Anggota fraksi Partai Demokrat Angelina Sondakh (baju putih) bersama sejumlah teman satu fraksinya, saat mengikuti rapat paripurna, di Gedung MPR/DPR, Jakarta, Selasa (6/3). Angelina Sondakh kembali melakukan kegiatan leglisasi sebagai anggota dewan setelah dua minggu tidak bertugas untuk menyelesaikan perkara hukum terkait ditetapkan dirinya sebagai tersangka oleh Komisi Pemberantasan Korupsi dalam kasus dugaan korupsi Wisma Atlet Palembang. TEMPO/Imam Sukamto
TEMPO.CO, Jakarta - Wakil Ketua Komisi Pemberantasan Korupsi Adnan Pandu Praja mengatakan, Dewan Perwakilan Rakyat Republik Indonesia (DPR RI) merupakan lembaga terkorup kedua sesudah kepolisian. Jika dibandingkan dengan negara-negara Asia-Pasifik, hanya Indonesia yang parlemennya masuk ke dalam lembaga terkorup.

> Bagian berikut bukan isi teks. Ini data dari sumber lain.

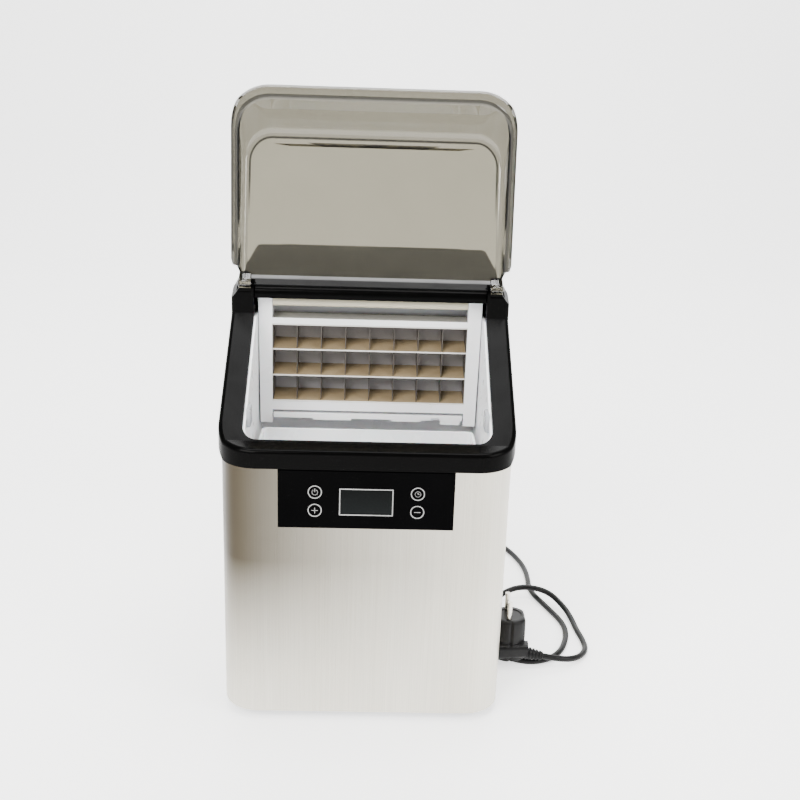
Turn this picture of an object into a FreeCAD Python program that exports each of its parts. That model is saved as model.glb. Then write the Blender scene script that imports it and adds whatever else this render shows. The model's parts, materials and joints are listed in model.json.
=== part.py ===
"""Countertop clear-ice maker: steel-wrapped cabinet, smoke lid open, ice basket, evaporator and machinery.

Origin: centre of the footprint, on the surface that the feet stand on. +Z up, -Y is the front. Millimetres.
Each function returns the solid or the group of solids of one node.
"""

import FreeCAD, Part
import math
import os
from FreeCAD import Vector

# ---- Driving dimensions -------------------------------------------------------------------------------
depth = 358.0
frame_width = 252.0
wrap_width = 247.0
foot_height = 8.0
sheet = 1.0
gap = 0.3

front = -depth / 2
back = depth / 2
frame_half = frame_width / 2
wrap_half = wrap_width / 2
wrap_front = front + 3.0
wrap_back = back - 7.0
wrap_bottom = foot_height
wrap_corner = 32.0
frame_corner = 34.0
rear_corner = 8.0

# Side profile of the top frame: skirt, front strip, sloping seat, deck.
skirt_low = 240.0
strip_front = 256.0
strip_back = 258.8
strip_depth = 16.0
seat_end_y = -50.0
seat_end_z = 340.0
deck_z = 362.5
skirt_band = 20.0
frame_skin = 2.3
frame_round = 4.0

# Opening in the frame, and the white liner that hangs in it.
opening_half = 105.5
opening_front = -162.0
opening_corner = 13.0
lip = 2.5
liner_half = opening_half - gap
liner_wall = 2.0
liner_floor_z = 92.0
liner_back = -2.0

# Rear top cover.
cover_top = 364.0
cover_half = 116.5
cover_front = -46.0
cover_neck_y = -33.0
cover_back = 171.0

# Lid, described closed and then turned open about its hinge.
hinge_y = -41.0
hinge_z = 364.5
lid_open = 132.3
lid_half = 125.0
lid_wall = 3.0
lid_rear = (-49.5, 367.6)
lid_crease = (-171.0, 306.0)
lid_front_z = 257.2
lid_cut_y = -51.0
pin_radius = 2.0
tab_inner = 109.0
tab_outer = 120.0

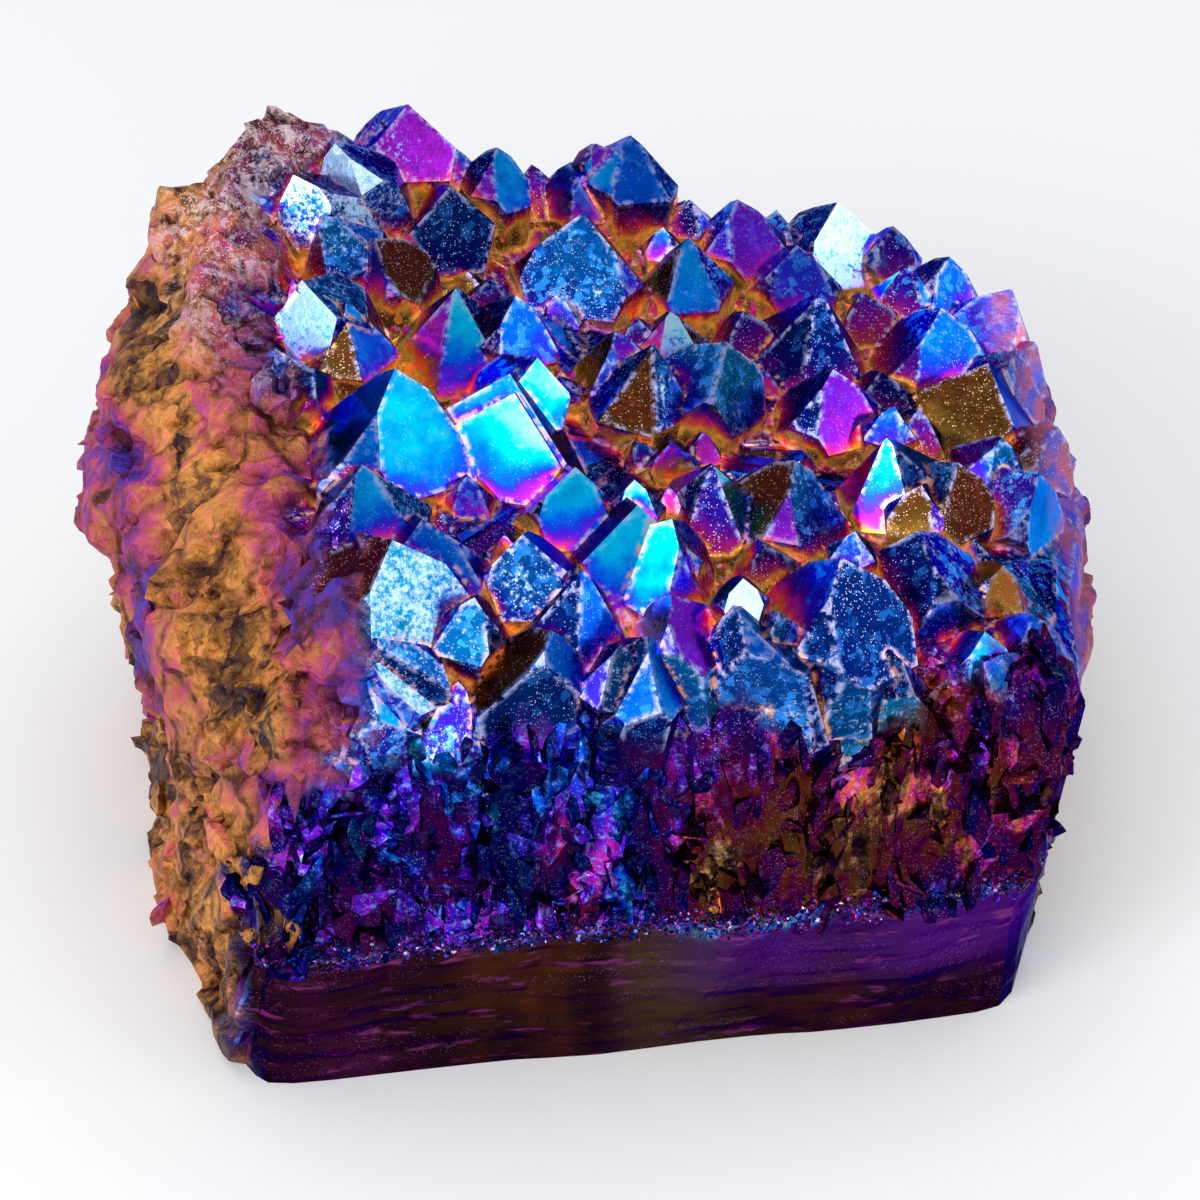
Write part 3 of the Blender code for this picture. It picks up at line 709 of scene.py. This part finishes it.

Adnan menjelaskan, sejak tahun 2009 sampai sekarang, parlemen konsisten berada di tiga besar lembaga yang paling korup. "Inilah kelebihan parlemen kita, kreatif," ujar Adnan dalam kuliah umum "Upaya Pemberantasan Korupsi dan Anatomi Korupsi pada Pelaksanaan Pemilu" di gedung Komisi Pemilihan Umum, Jakarta, Senin, 16 September 2013.
Saat ini, koruptor terbanyak yang ditangani KPK adalah anggota Dewan. Terdapat lebih dari 65 anggota Dewan yang telah dibui karena tindak pidana tersebut. "Memang anggota parlemen jadi persoalan di negeri ini," ujar Adnan.
Adnan menyinggung kinerja anggota DPR yang terus menurun sejak awal reformasi sampai sekarang. Semula, dia melihat kinerja anggota DPR sangat bagus, banyak produk legislasi bermutu yang dihasilkan. Tetapi, 15 tahun setelah reformasi, menurut Pandu, produk yang dihasilkan berbeda jauh kualitasnya. "Memang idealisme anggota Dewan paling bagus setelah terjadi gonjang-ganjing politik 98," ujar Adnan.
Adnan menyarankan anggota Dewan memperhatikan kutipan Presiden kedua Filipina, Manuel L. Quezon, bahwa loyalitas kepada partai berakhir setelah loyalitas kepada negara dimulai. "Harusnya mereka bisa menghayati kutipan ini baik-baik."